By leveraging automated verification and diagnostics, plant personnel can significantly increase manual maintenance intervals while benefitting from greater productivity and safety, with a lower risk of undetected instrumentation or process issues.

Transmitter verification

Verifying pressure transmitters typically requires manual access to the instrument. Technicians must then open transmitter housing covers and search for the correct terminals in the control cabinet, tasks that are time-consuming and prone to error. Depending on the instrument location, hot work permits may be required and, in some cases, scaffolding or other access equipment is needed. Smart pressure transmitters eliminate these issues by facilitating automated and remote verification.

Using a mobile device, operators can connect using Bluetooth from a maximum distance of 50 ft. and perform a device verification in about three minutes without touching any wire terminals or taking the instrument offline.

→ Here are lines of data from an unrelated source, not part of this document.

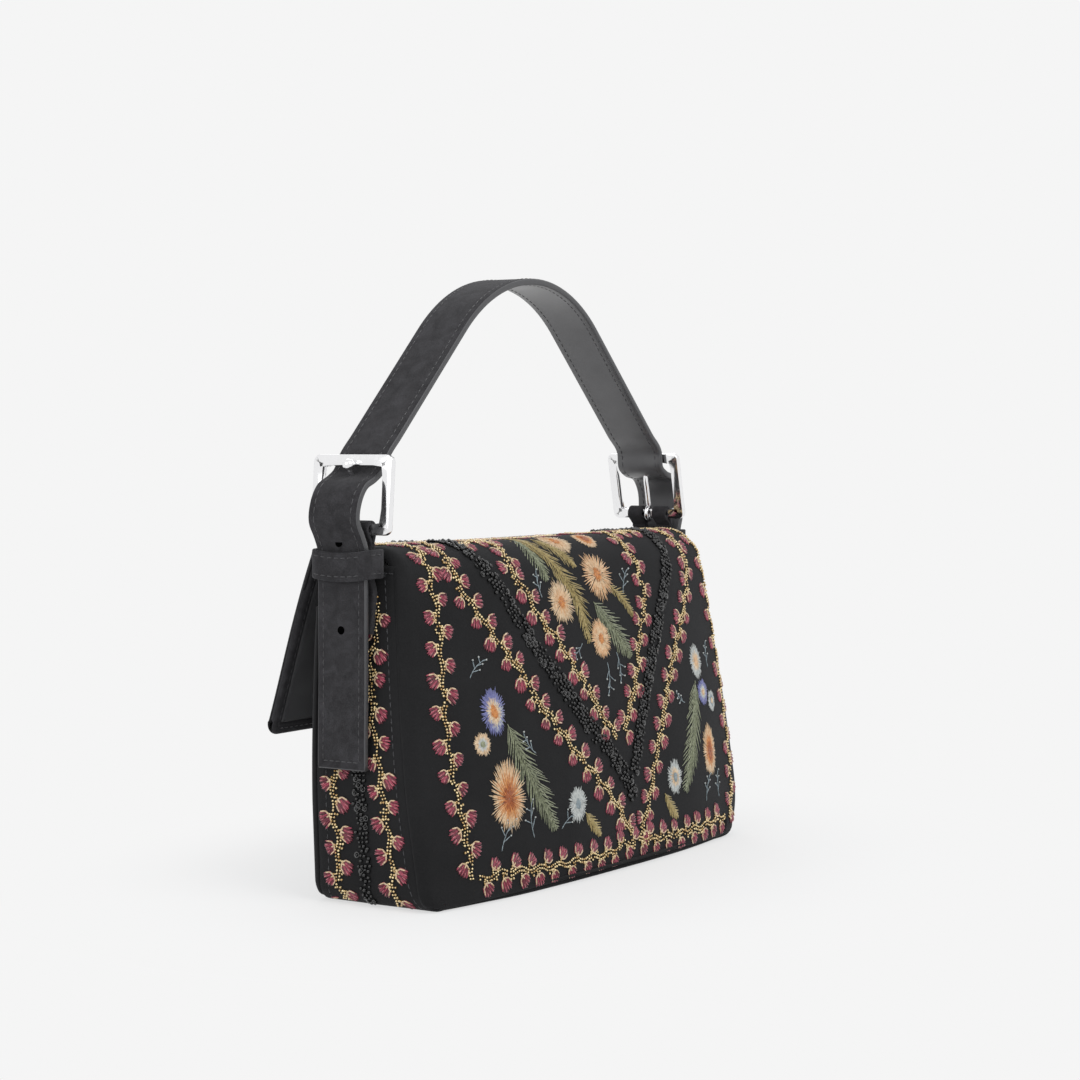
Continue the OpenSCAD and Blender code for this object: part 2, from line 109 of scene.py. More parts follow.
def add_node(tree: Tree, kind: str, inputs: dict | None = None, **settings: object) -> Node:
    """Adds a shader node with its settings and links.

    Args:
        tree: The node tree that gets the node.
        kind: The node's class, without its ShaderNode prefix.
        inputs: Input name or number, and the value or output socket that it gets.
        **settings: Properties of the node.

    Returns:
        The new node.
    """
    node = tree.nodes.new("ShaderNode" + kind)
    for name, value in settings.items():
        setattr(node, name, value)
    fill(tree, node, inputs or {})
    return node


def ramp(tree: Tree, source: Socket, stops: Sequence[tuple[float, str]]) -> Socket:
    """Adds a colour ramp.

    Args:
        tree: The node tree.
        source: The factor.
        stops: Place and sRGB hex colour of each stop.

    Returns:
        The ramp's colour output.
    """
    node = add_node(tree, "ValToRGB", {"Fac": source})
    marks = node.color_ramp.elements
    while len(marks) < len(stops):
        marks.new(0.5)
    for mark, (place, code) in zip(marks, stops):
        mark.position = place
        mark.color = linear(code)
    return node.outputs["Color"]


def smooth(t: float) -> float:
    """Smooth step of t from 0 to 1."""
    t = min(max(t, 0.0), 1.0)
    return t * t * (3 - 2 * t)


def rounded(r: float, gap: float) -> float:
    """Height of a quarter round of radius r at a distance in from its foot."""
    return sqrt(max(0.0, r * r - (r - gap) ** 2))


def toward(turn: float, length: float = 1.0) -> Vector:
    """Flat vector of a length in a direction."""
    return Vector((length * cos(turn), length * sin(turn)))


def add_object(name: str, data: bpy.types.ID) -> Piece:
    """Puts a new object with its data in the scene."""
    made = bpy.data.objects.new(name, data)
    bpy.context.scene.collection.objects.link(made)
    return made


def piece_from(name: str, bm: Mesh, finish: "Finish | None", facing: Triple | None = None,
               sharp: float | None = None) -> Piece:
    """Makes an object from a bmesh in millimetres.

    Args:
        name: The piece's name.
        bm: Its mesh, which is freed.
        finish: The finish that it gets.
        facing: Direction that an open sheet faces; closed shapes face outwards.
        sharp: Angle in degrees past which edges stay sharp.

    Returns:
        The piece, in metres, at the origin.
    """
    bmesh.ops.remove_doubles(bm, verts=bm.verts, dist=0.001)
    bmesh.ops.recalc_face_normals(bm, faces=bm.faces)
    if facing and sum((f.normal * f.calc_area() for f in bm.faces), Vector()).dot(Vector(facing)) < 0:
        bmesh.ops.reverse_faces(bm, faces=bm.faces)
    bmesh.ops.scale(bm, vec=(MM, MM, MM), verts=bm.verts)
    mesh = bpy.data.meshes.new(name)
    bm.to_mesh(mesh)
    bm.free()
    mesh.polygons.foreach_set("use_smooth", [True] * len(mesh.polygons))
    if sharp is not None:
        mesh.set_sharp_from_angle(angle=radians(sharp))
    if finish:
        mesh.materials.append(finish.material())
    return add_object(name, mesh)


def sheet_from(rows: int, columns: int, place: Surface) -> Mesh:
    """Moves a flat grid onto a surface.

    Args:
        rows: Number of faces along the second direction.
        columns: Number of faces along the first direction.
        place: Gives the point in millimetres for two values from 0 to 1.

    Returns:
        The mesh, with a UV map of the two values.
    """
    bm = bmesh.new()
    bmesh.ops.create_grid(bm, x_segments=columns, y_segments=rows, size=0.5)
    flat = {v.index: (v.co.x + 0.5, v.co.y + 0.5) for v in bm.verts}
    layer = bm.loops.layers.uv.new("cloth")
    for face in bm.faces:
        for loop in face.loops:
            loop[layer].uv = flat[loop.vert.index]
    for v in bm.verts:
        v.co = place(*flat[v.index])
    return bm


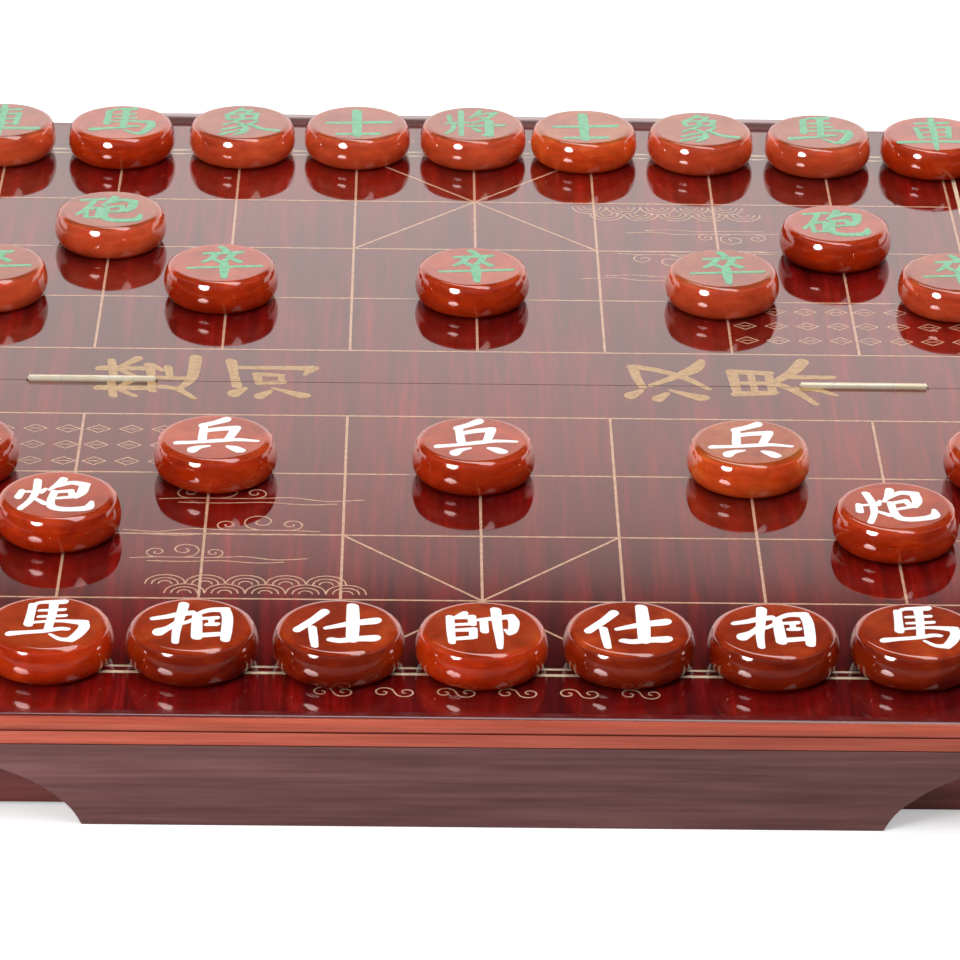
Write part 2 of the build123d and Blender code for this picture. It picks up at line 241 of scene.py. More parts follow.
# %% [markdown]
# ## Wood of the case
#
# The mouldings are a lighter, redder wood with a gloss. The apron is greyer and only satin, and its
# grain runs along each board, so the end boards and the side boards need their own direction.
# A mask made from the surface normal picks the direction, with no seams to hide. The top of the end
# moulding faces upwards like the sides' own tops, so there the mask also asks how far out it lies.

# %% The way of the grain
FIBRES, GRAIN_LENGTHS = 420.0, 14.0        # per metre, across the grain and along it
BANDS_TO_FIBRES = 7                        # fine fibres in one broad band
OUTER = 2.25                               # per metre; makes the mask rise towards the board's ends
END_GRAIN_FROM = 0.6                       # the mask value from which the grain runs across
OTHER_BOARD = 5.0                          # shift of the noise, so that the end boards differ


def grain(wood, seed):
    """The fibres and the bands of every board, each along its own length."""
    normal = wood.node("ShaderNodeNewGeometry").outputs["Normal"]
    facing = wood.node("ShaderNodeSeparateXYZ", {"Vector": normal})
    upward = wood.math("ABSOLUTE", facing.outputs["Z"])
    spot = wood.node("ShaderNodeSeparateXYZ", {"Vector": wood.place})
    far_out = wood.math("MULTIPLY", wood.math("ABSOLUTE", spot.outputs["Y"]), OUTER)
    end_top = wood.math("MULTIPLY", upward, far_out)
    towards_end = wood.math("MAXIMUM", wood.math("ABSOLUTE", facing.outputs["Y"]), end_top)
    end_board = wood.math("GREATER_THAN", towards_end, END_GRAIN_FROM)
    (side_fibre, side_band), (end_fibre, end_band) = [
        wood_streaks(wood, (axis, GRAIN_LENGTHS), FIBRES, FIBRES / BANDS_TO_FIBRES, seed + shift)
        for axis, shift in (("y", 0.0), ("x", OTHER_BOARD))]
    fibre = wood.mix(end_board, side_fibre, end_fibre)
    band = wood.mix(end_board, side_band, end_band)
    return fibre, band, upward


print("fibres per metre:", FIBRES, "and bands:", FIBRES / BANDS_TO_FIBRES)

# %% [markdown]
# Five woods share one recipe: three tones along the fibres, made darker and lighter by the bands,
# under a satin or a glossy coat. The board's dark lacquer runs over the top of the moulding, down to
# its rounded edge, so a wood can also have a colour that covers what faces up.

# %% Wood of the case
LACQUER_FROM, LACQUER_FULL = 0.80, 0.90    # how far up a face must look to be lacquered over


def cabinet_wood(name, low, middle, high, roughness, coat, seed, coat_index=1.5, over=None):
    """A wood in three tones; over is the colour of a lacquer that covers what faces up."""
    wood = Finish(name)
    fibre, band, upward = grain(wood, seed)
    colour = wood.ramp(fibre, (0.30, low), (0.50, middle), (0.72, high))
    shade = wood.ramp(band, (0.35, (0.78, 0.76, 0.76)), (0.65, (1.12, 1.10, 1.10)))
    colour = wood.mix(1.0, colour, shade, "MULTIPLY")
    if over:
        covered = wood.ramp(upward, (LACQUER_FROM, BLACK), (LACQUER_FULL, WHITE))
        colour = wood.mix(covered, colour, over)
    wood.set(Base_Color=colour, Roughness=roughness,
             Coat_Weight=coat, Coat_Roughness=0.12, Coat_IOR=coat_index)
    wood.bump(fibre, strength=0.25, depth_mm=0.05)
    return wood


moulding = cabinet_wood("moulding_wood", (0.38, 0.062, 0.033), (0.52, 0.097, 0.052),
                        (0.65, 0.142, 0.083), roughness=0.25, coat=1.0, seed=1.0,
                        coat_index=LACQUER_INDEX, over=(0.11, 0.004, 0.005))
apron = cabinet_wood("apron_wood", (0.130, 0.048, 0.046), (0.190, 0.076, 0.072),
                     (0.25, 0.109, 0.103), roughness=0.42, coat=0.25, seed=4.0)
case_wood = cabinet_wood("case_wood", (0.135, 0.031, 0.027), (0.190, 0.046, 0.040),
                         (0.25, 0.066, 0.057), roughness=0.5, coat=0.1, seed=7.0)
tray_wood = cabinet_wood("tray_wood", (0.30, 0.17, 0.09), (0.38, 0.22, 0.12),
                         (0.46, 0.29, 0.17), roughness=0.5, coat=0.1, seed=9.0)
# The closing strip is painted much paler than the apron's wood: painted light on its face towards the
# players.
strip_wood = cabinet_wood("strip_wood", (0.30, 0.21, 0.21), (0.38, 0.27, 0.27),
                          (0.46, 0.34, 0.34), roughness=0.35, coat=1.0, seed=4.0,
                          coat_index=LACQUER_INDEX)
dress(moulding, *both("edge_moulding"))
dress(strip_wood, "closing_strip")
dress(apron, *both("apron", "drawer_front"))
dress(case_wood, *both("case_walls", "case_bottom"))
dress(tray_wood, *both("drawer_tray"))
print("woods:", len((moulding, apron, case_wood, tray_wood, strip_wood)))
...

This procedure checks the most important components, providing more than 95% test coverage.

When verification concludes, the device generates a report containing an overall pass/fail result and additional information, including terminal voltage and sensor temperature. These reports are stored directly on the instrument for accessibility and can be exported as PDFs to prove regulatory compliance.

Cerabar pressure transmitters use Endress+Hauser’s Heartbeat Technology to perform automated verification and generate reports. Courtesy Endress+Hauser

Case histories

An Endress+Hauser Promag electromagnetic flowmeter in a chemical manufacturing plant periodically reported zero flow, triggering a safety shutdown, and bringing production to a halt. Standard fault analysis failed to reveal the cause, but an automated verification, using the flowmeter’s embedded technology, revealed the empty pipe detector cable was faulty, providing a clear direction for further analysis and resolution.

A pharmaceutical supplier designed a new plant with smart technology to improve efficiency. In its prior facility, it used standard temperature sensors in steam-in-place (SIP) processes. Those sensors required calibration every six to twelve months, creating significant downtime.

For the new plant, the supplier selected self-calibrating iTHERM TrustSens sensors to eliminate these costly procedures and improve measurement accuracy. These pharmaceutical-grade temperature sensors incorporate a high-precision reference that experiences an abrupt ferromagnetic change at its Curie point. This change in properties can be detected electronically by the instrument’s transmitter, triggering an automated process value checkpoint upon reaching the Curie point.

To assess accuracy of the new sensors, the supplier put them through four months of validation in an SIP process at 118 C. The sensors reliably performed self-calibration each time the Curie point was reached, deviating just 0.03 C on average over the whole duration, i.e., a tenth of the maximum permitted error of a standard Pt100 class AA sensor. The supplier now has the added benefit of a full calibration and report after every SIP cycle without any required manual effort.

Enhance

When the pressure to optimize productivity is felt, it can be easy for plant personnel to de-emphasize safety and quality. But smart instrumentation advancements significantly ease their day-to-day job, helping facilities transition from exhausting preventive-maintenance exercises to reliable predictive-maintenance techniques.

These advancements help plant personnel uphold safety and quality standards while reducing the need to disrupt critical processes with manual maintenance. Additionally, smart instrumentation, with automated diagnostics and verification, decreases error risks and provides staff with more time to optimize and innovate. EP

Bethany Silva is the Life Science Industry Manager for Endress+Hauser, Greenwood, IN (us.endress.com), a global process and laboratory instrumentation and automation supplier. Silva is responsible for the strategic direction, vision, and growth of the U.S. Life Science unit. She has more than 20 years of process-industry experience, holding positions in R&D, process development, marketing, and technical sales.